The Carlsbad Argus September 6, 1907
The grand jury so far, return for indictments which were reported to the court yesterday. Two counts returned against Robert Faulkner, one for caring a deadly weapon and the other for involuntary manslaughter.
The New Mexico Sun Carlsbad New Mexico September 13, 1907
Case of Territory versus Bob Faulkner tried, and a verdict of not guilty was rendered
The case of Robert Faulkner, charged with manslaughter was tried Wednesday and Thursday, the case going to the jury at about 6 PM yesterday. The verdict returned after the jury had been served with supper was “not guilty.” The following was the trial jury in the case: Walter Stone, John Lusk, JM Bradford, Ernest Nelson, Ned Holloway, George Bruce, WR Shattuck, George M Williams, D Lucas, ME Stewart, WG Brown, WT Skelton. This case will be remembered as the accidental shooting of a young man named Smith by Bob Faulkner at Dayton March 16, 1907. Bob was carelessly handling a six-shooter and pointed it at Smith when it was discharged, killing Smith. Smith, in a dying statement exonerated Faulkner for any intentional harm. Bujac and Bryce defended Bob and LO Fullen prosecuted.

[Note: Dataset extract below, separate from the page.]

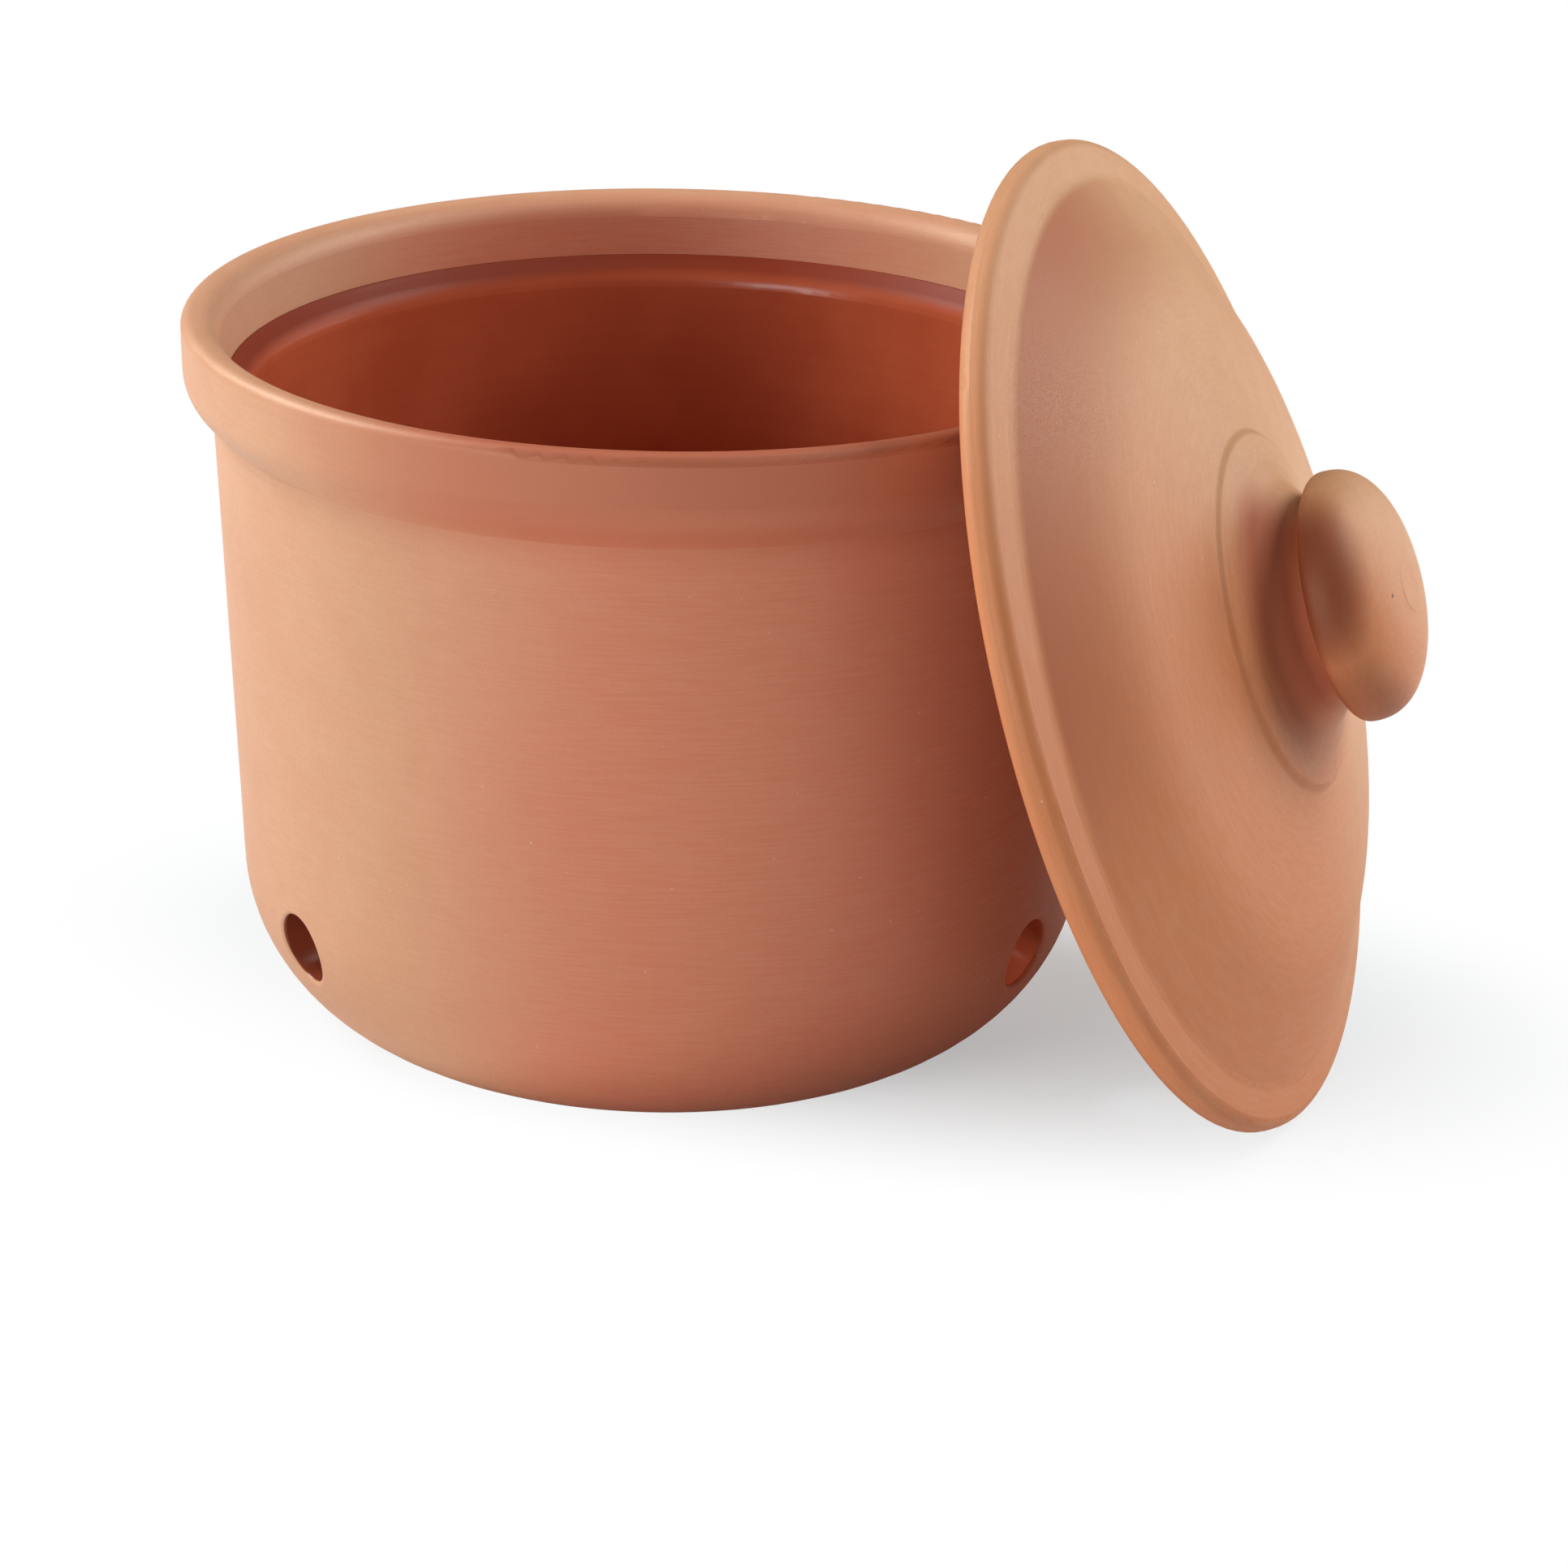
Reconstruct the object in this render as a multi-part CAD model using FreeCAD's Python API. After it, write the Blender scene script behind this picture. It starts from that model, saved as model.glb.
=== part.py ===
import FreeCAD, Part
import math
import os

os.makedirs("parts", exist_ok=True)

# Driving dimensions, in mm and degrees. Origin: centre of the pot's foot, +Z up.
# The lid is off, leans on the rim along +X and stands on the floor.

# Pot, outside
rim_radius = 109.9
pot_height = 168.8
foot_radius = 62.7
foot_rise_deg = 12.0          # how steeply the big corner leaves the floor
corner_round = 43.5
crease_radius = 103.0         # where the wall meets the collar's underside
crease_height = 146.4
wall_taper_deg = 2.9
collar_flare_height = 6.8     # the collar's rounded underside, above the crease
collar_flare_round = 10.0
collar_draft = 0.4            # the collar is this much narrower at its lower end

# Pot, inside
wall_thickness = 8.0
floor_thickness = 8.0
rim_outer_round = 2.4
rim_inner_round = 6.2
rim_thickness = 8.0
collar_face_slope_deg = 8.8   # the bare inner face of the collar, from upright
glaze_line_depth = 14.4       # from the rim's top down to where the glaze starts
cove_depth = 15.6
cove_round = 2.0
shoulder_width = 3.2          # sloping ledge under the cove
shoulder_drop = 3.2
shoulder_round = 6.0
glaze_thickness = 0.5
glaze_edge_round = 0.4        # the bead where the glaze ends

# Vents through the big corner
vent_count = 3
vent_radius = 8.2
vent_down_deg = 12.8
vent_first_azimuth = -128.4
vent_step_deg = 116.4         # bored by hand, not quite evenly
vent_lip_round = 0.9

# Lid, in its own frame: the axis is Z and the flange's underside is Z = 0
lid_radius = 112.9
flange_thickness = 6.7
flange_edge_round = 3.0
flange_top_round = 3.0
flange_draft = 0.7
dome_foot_radius = 103.4
dome_foot_rise = 1.8          # the flange's top climbs this much towards the dome
dome_foot_round = 6.0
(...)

The Carlsbad Argus September 13, 1907
39 indictments returned
The past week has been a busy one in court circles. The attention of the court has been occupied all week with matters of a civil nature until yesterday, when the case of the Territory versus Robert Faulkner was taken up, charging him with the carrying and handling in a careless manner of a deadly weapon and also the charge of involuntary manslaughter.
Territory of New Mexico versus Saul Schoonover, three counts, assault while armed, assault with a deadly weapon and assault and robbery. Saul Schoonover was arraigned in pled not guilty. His hearing was set for the 12th and 14th. He gave bond for his appearance at that time.
The case of the Territory of New Mexico versus Sol Schoonover charging him with assault, being armed with a deadly weapon was called, the defendant pled not guilty in the case was set for today.
The jury in the Faulkner case charging the defendant with involuntary manslaughter returned a verdict of not guilty last night about 8 o’clock. The case had occupied the attention of the court, since Wednesday noon; it was a hard-fought case. The jury had the case under deliberation almost 3 hours before coming to an agreement the defendant has not been tried on the charge of unlawfully carrying deadly weapons.
The case of the Territory of New Mexico versus Sol Shoonover charged with assault with a deadly weapon robbery was called this morning and is now being heard.
The Carlsbad Current September 24, 1907
Robert Faulkner was sentenced to 60 days in jail and costs for caring a deadly weapon.
The Carlsbad Argus September 27, 1907
In the case of the Territory of New Mexico versus Robert Faulkner charged with carrying a deadly weapon, the defendant reappeared in court, asked leave to withdraw his plea of not guilty and pled guilty, which was allowed by the court, who thereupon sentenced the defendant to a term of 60 days in the county jail.
The Artesia advocate August 29, 1913
About two years ago, just after Judge Pope’s grand jury reported that 9/10 of the criminal business brought before it was traceable directly to the saloons at Carlsbad, the county seat waked up and dispensed with the saloons by common consent. Two joints were soon opened up in San Jose, a suburb of the town and whiskey has been dispensed freely ever since. Believing that the latter condition was worse than the first, saloons were voted back into the town Saturday by a majority of 34.
After dispensing was saloons five years ago, when a citizen had been killed in a drunken row, Dayton’s town trustees a few months ago granted the saloon license to Tom sales, in consideration of the sum of money sufficient to pay the town’s debts. After conducting the business six months, sales was voted out last Saturday by majority of 10 ballots, the people of the town evidently having come to the conclusion that the alleged prosperity was highly bought. It is been reported that Mr. sales expects to move his business to Artesia, but the advocate has been unable to find any foundation for the report, other than Street rumor.